I’m about to admit my age, but I don’t actually remember a time when libraries didn’t have technology.  Though I remember a bulky card catalog in my elementary school library as a child (and I thought I rocked at using it), I’m decently sure we had a computer catalog by the time I was in middle school and an online one by high school.  So reflecting on this topic requires some creativity.

TechEvolution

The Library Tech Evolution – Images from Pixabay

Anyway…I think the most job-altering technologies since I started teaching are mobile devices.  From the now-comically large card catalog, we can now search for anything, print or digital, from a gadget that fits in our palms.  I find myself and my students using tablets and cell phones so much more than I originally thought, and that has *HUGE* ramifications for library services.  That’s why I bought 12 Android tablets and a Google Play gift card, and I jumped right in this year.  That’s also why I made LibGuides our library homepage and why I encourage students to bring their own devices in from home.
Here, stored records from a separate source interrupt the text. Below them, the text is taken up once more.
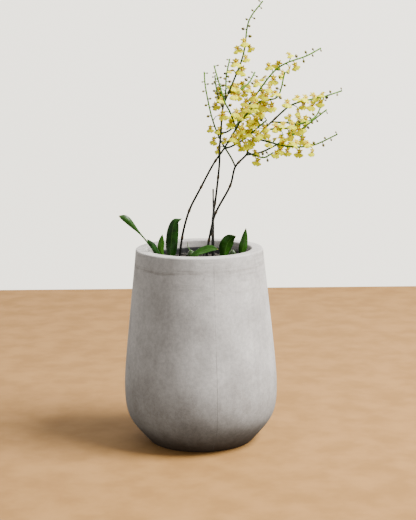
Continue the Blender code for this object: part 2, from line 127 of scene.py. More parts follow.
# Each stem's route, from its foot in the mix upwards.
STEMS = {
    "left": [
        (-0.057, -0.018, 0.510), (-0.051, -0.020, 0.562), (-0.042, -0.022, 0.610),
        (-0.025, -0.026, 0.664), (0.004, -0.030, 0.720), (0.040, -0.036, 0.787),
        (0.071, -0.040, 0.832), (0.104, -0.045, 0.886), (0.123, -0.045, 0.921),
    ],
    "middle": [
        (0.037, 0.037, 0.510), (0.037, 0.036, 0.560), (0.038, 0.036, 0.624), (0.048, 0.034, 0.692),
        (0.058, 0.030, 0.780), (0.059, 0.028, 0.828), (0.063, 0.025, 0.870),
        (0.069, 0.020, 0.939), (0.086, 0.015, 0.983), (0.100, 0.012, 1.016),
    ],
    "right": [
        (0.018, -0.003, 0.510), (0.024, -0.004, 0.556), (0.039, -0.006, 0.627), (0.053, -0.008, 0.663),
        (0.087, -0.012, 0.725), (0.102, -0.010, 0.778), (0.132, -0.012, 0.811),
        (0.142, -0.015, 0.836), (0.176, -0.020, 0.877), (0.228, -0.020, 0.926),
    ],
}

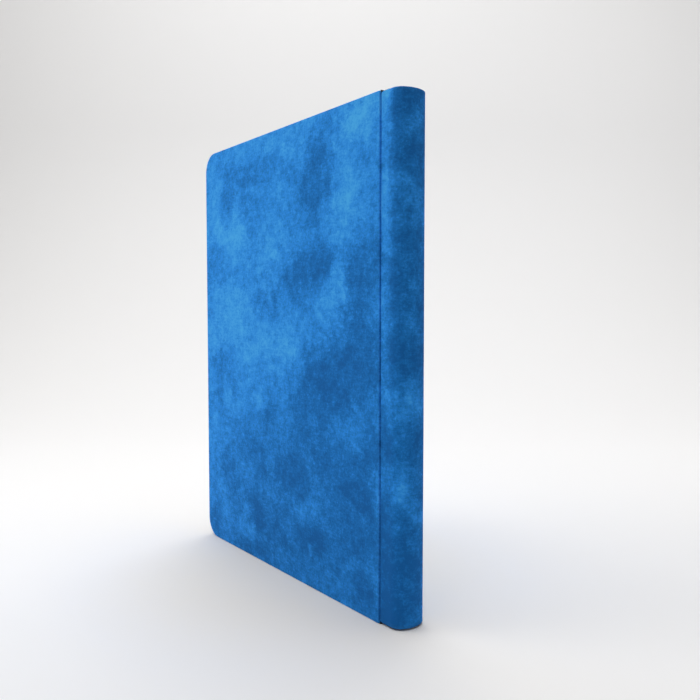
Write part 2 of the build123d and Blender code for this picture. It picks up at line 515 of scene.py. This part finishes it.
# Where the brushed pile of the back cover lies darker (negative) or lighter: across from the seam,
# up from the bottom, half-width, half-height (mm), degrees of tilt, strength.
BACK_PATCHES = (
    (70, 288, 25, 23, 0, -0.9),
    (94, 214, 48, 16, -28, -0.9),
    (14, 213, 20, 26, 0, -0.8),
    (56, 150, 42, 24, -28, -0.85),
    (12, 160, 22, 30, 0, -0.6),
    (50, 70, 95, 70, 0, -0.25),
    (175, 205, 70, 60, 0, 0.2),
    (165, 305, 40, 10, 0, -0.5),
    (201, 290, 9, 17, 0, -0.5),
    (223, 240, 15, 12, 0, -0.2),
    (211, 155, 20, 10, 5, -0.7),
    (132, 114, 7, 10, 0, -0.6),
    (20, 77, 18, 12, 0, -0.9),
    (100, 76, 20, 17, 0, -0.55),
    (160, 84, 26, 11, 0, -0.3),
    (70, 37, 20, 8, 0, -0.7),
    (151, 40, 18, 12, 0, -0.7),
    (202, 62, 11, 8, 0, -0.5),
    (125, 25, 14, 7, 0, -0.5),
    (162, 11, 22, 7, 0, -0.6),
    (14, 15, 17, 13, 0, -0.6),
    (228, 22, 10, 15, 0, -0.4),
    (40, 270, 10, 32, 14, 0.4),
    (100, 308, 15, 9, 30, 0.6),
    (131, 242, 16, 8, -35, 0.6),
    (215, 262, 11, 8, 0, 0.7),
    (222, 298, 12, 10, 0, 0.4),
    (186, 262, 13, 10, 0, 0.4),
    (176, 186, 56, 30, 0, 0.6),
    (112, 166, 28, 22, 0, 0.5),
    (152, 128, 42, 14, 0, 0.4),
    (46, 224, 8, 15, 20, 0.6),
    (206, 130, 9, 9, 0, 0.5),
    (233, 110, 8, 42, 0, 0.4),
    (70, 102, 14, 11, 0, -0.4),
    (10, 104, 12, 12, 0, -0.6),
    (88, 57, 20, 7, 0, 0.5),
    (30, 50, 16, 16, 0, -0.2),
    (50, 195, 50, 30, 0, 0.2),
    (150, 202, 12, 10, 0, -0.8),
    (109, 203, 13, 12, 0, 0.6),
    (16, 322, 22, 12, 0, 0.7),
)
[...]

Now more than ever, the library can be in a person’s pocket, and I find that exciting as a teacher-librarian.  It also makes our jobs all the more essential, teaching information literacy skills when information is flooding our smartphones and tablets.  If I can reach students and faculty via the device in their hand (and promoting that it’s me that makes the library a technologically vibrant place), I’m doing at least part of my job right.  And personally, that gives me as much job security as an educator can reasonably expect these days.